Para elucidar melhor como se dá esse processo de adoecimento na perspectiva gestáltica, temos que a condição de doença ocorre quando não há contato, ou seja, existem mecanismos de defesa do eu impedindo que o indivíduo faça contato com aquilo que pode causar algum sofrimento.
A criança TDAH, muitas vezes, está simplesmente evitando entrar em contato com si própria, abstendo-se de sentimentos dolorosos, ou, quando o faz, acontece de forma superficial, o que em Gestalt Terapia chamamos de deflexão, o primeiro mecanismo de defesa utilizado pela criança TDAH. Ela se utiliza, também, da projeção, que é um mecanismo de defesa que faz com que o individuo se recuse a aceitar aspectos de sua personalidade, projetando para o ambiente aquilo que é seu. O terceiro mecanismo que ela utiliza é o egotismo, onde se originam as noções de autorreferência da criança. No TDAH, esse processo se dá no querer imperativo da criança, por meio do qual tudo deve ser da forma como ela quer, como se ela fosse o centro de tudo, das ações aos seus sentimentos. Com isso, sua demanda afetiva é alta, fazendo com que possua uma alta vulnerabilidade emocional. Por último, há a proflexão, que pode ser descrita por Ribeiro (1997) como um mecanismo de compensação, já que a ideia é fazer ao outro o que gostaria que fizessem com ela.

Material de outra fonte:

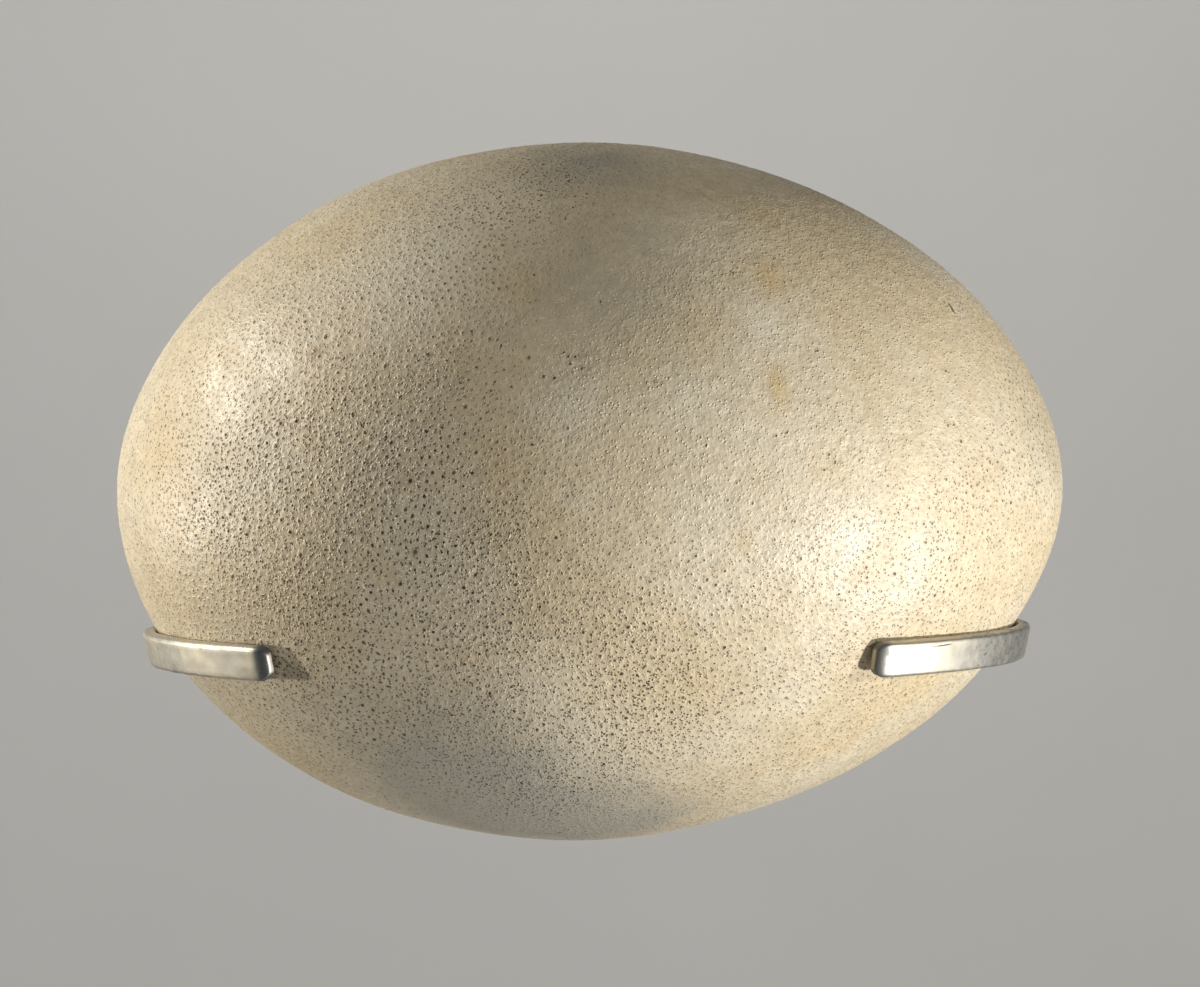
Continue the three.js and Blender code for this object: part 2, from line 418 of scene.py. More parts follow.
# Single dark pits: pixel across and down, and radius in mm
PITS = [
    # upper left
    (330.6, 333, 1.0), (363, 268, 0.6), (358, 269, 0.5), (334, 281, 0.5), (410, 282, 0.5),
    (389, 208, 0.5), (404, 178, 0.5),
    # upper middle
    (427, 262, 0.8), (436, 270, 0.7), (569, 206, 0.7), (567, 216, 0.6), (534, 243, 0.5),
    (539, 274.5, 0.6), (599, 299, 0.5), (508, 286, 0.4), (456, 297, 0.5), (568, 355, 0.8),
    (573.5, 359, 0.8), (569, 362, 0.6), (562, 351, 0.6), (586, 367, 0.6), (582, 371, 0.5),
    (528, 362, 0.5), (551, 377, 0.9), (542, 381, 0.6), (497, 344, 0.5), (502, 346, 0.5),
    (488, 337, 0.4), (470, 339, 0.4), (471, 333, 0.4), (455, 344, 0.5), (430, 354, 0.5),
    (430, 336, 0.4), (652, 380, 0.5), (464, 208, 0.5), (494, 222, 0.5), (451, 274, 0.5),
    (565, 175, 0.6), (543, 196, 0.5), (532, 165, 0.5),
    # upper right
    (946.5, 301, 0.7), (944, 366, 0.6), (852, 359, 0.5), (838, 369, 0.5), (876, 366, 0.5),
    (815, 348, 0.5), (883, 307, 0.5), (894, 270, 0.5), (790, 298, 0.5), (729, 274.5, 0.5),
    (772, 259, 0.4),
    # left
    (388, 436, 0.7), (392, 443, 0.6), (385, 461, 0.5), (369, 444, 0.5), (223.5, 449, 0.6),
    (210, 466.5, 0.5), (150, 461, 0.5), (290, 465, 0.6), (301, 465, 0.5), (294, 418, 0.5),
    (300, 405.5, 0.5), (203, 564, 0.6), (310, 509, 0.5), (331, 600, 0.5), (328, 555, 0.5),
    (412, 553, 0.5), (408, 481, 0.6), (269, 462, 0.5),
    # centre
    (469, 475, 0.9), (522, 525.5, 0.6), (554, 540, 0.7), (537, 554, 0.6), (545, 551, 0.6),
    (436, 536.5, 0.5), (440, 536.5, 0.5), (477, 575.5, 0.6), (542, 610.5, 0.9), (613, 569, 0.7),
    (611, 558, 0.5), (619, 596, 0.5), (645, 601, 0.5), (649, 601, 0.5), (610, 628, 0.6),
    (616, 625, 0.6), (621, 630, 0.5), (634, 646, 0.5), (572, 558, 0.5), (565, 495, 0.5),
    (697, 440, 0.6), (708, 440, 0.5), (690, 563, 0.7), (501, 454.5, 0.5), (494, 445, 0.5),
    (424, 460, 0.5), (424.5, 525.5, 0.5), (413, 553, 0.5),
    # right
    (756, 507, 0.6), (830, 455, 0.6), (835, 459, 0.6), (826, 468.5, 0.5), (726, 472, 0.5),
    (736, 482.5, 0.5), (726, 499, 0.4), (889, 483.5, 0.6), (953, 425, 0.6), (950, 428.5, 0.5),
    (962, 443.5, 0.5), (774, 435, 0.4), (783, 433, 0.4), (714.5, 615, 0.6), (754, 478, 0.4),
    # lower
    (617, 646, 0.5), (616, 655, 0.5), (601, 690.5, 0.6), (591, 695, 0.5), (665, 718, 0.7),
    (672, 715, 0.6), (683, 720, 0.5), (688, 720, 0.5), (700, 713, 0.5), (694, 704, 0.5),
    (677, 730.5, 0.5), (669, 733, 0.5), (688, 731, 0.4), (666, 762, 0.4), (691, 755, 0.4),
    (569.5, 779.5, 0.6), (575, 779, 0.5), (703, 674, 0.5), (647, 716, 0.4), (711, 785, 0.4),
    (715, 785, 0.4), (547, 685, 0.5), (487, 690, 0.5), (462, 678, 0.5), (339, 702, 0.5),
    (434, 752, 0.5),
]
# The shell's thin dark crack, from pixel to pixel
CRACK = ((946.5, 300.5), (956.5, 316))
# The right bar's dark scratch, from pixel to pixel
SCRATCH = ((929, 647.6), (958, 642.8))


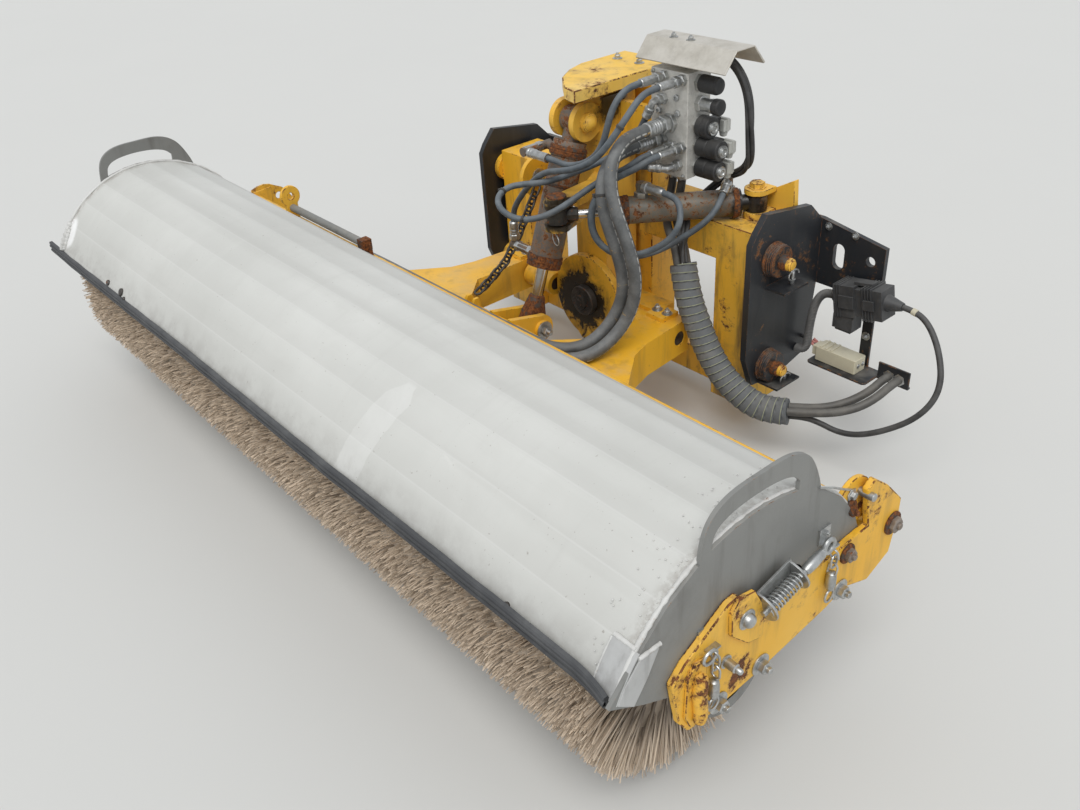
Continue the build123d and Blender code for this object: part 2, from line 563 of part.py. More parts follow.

Tendo em mente que o objetivo deste processo descrito neste artigo toma como base a dimensão holística da Gestalt Terapia, o individuo adoecido deve ser visto de forma integral.
Crianças com TDAH possuem atenção difusa para algumas tarefas e outras não. O seu aspecto criativo deve ser levado mais em consideração do que o seu déficit de atenção e/ou hiperatividade. E devem ser tratadas de forma a fazer com que se conscientizem de si, de suas necessidades, e do outro, enquanto relação organismo-meio, sempre buscando um ajustamento criativo que lhes propicie autocrescimento.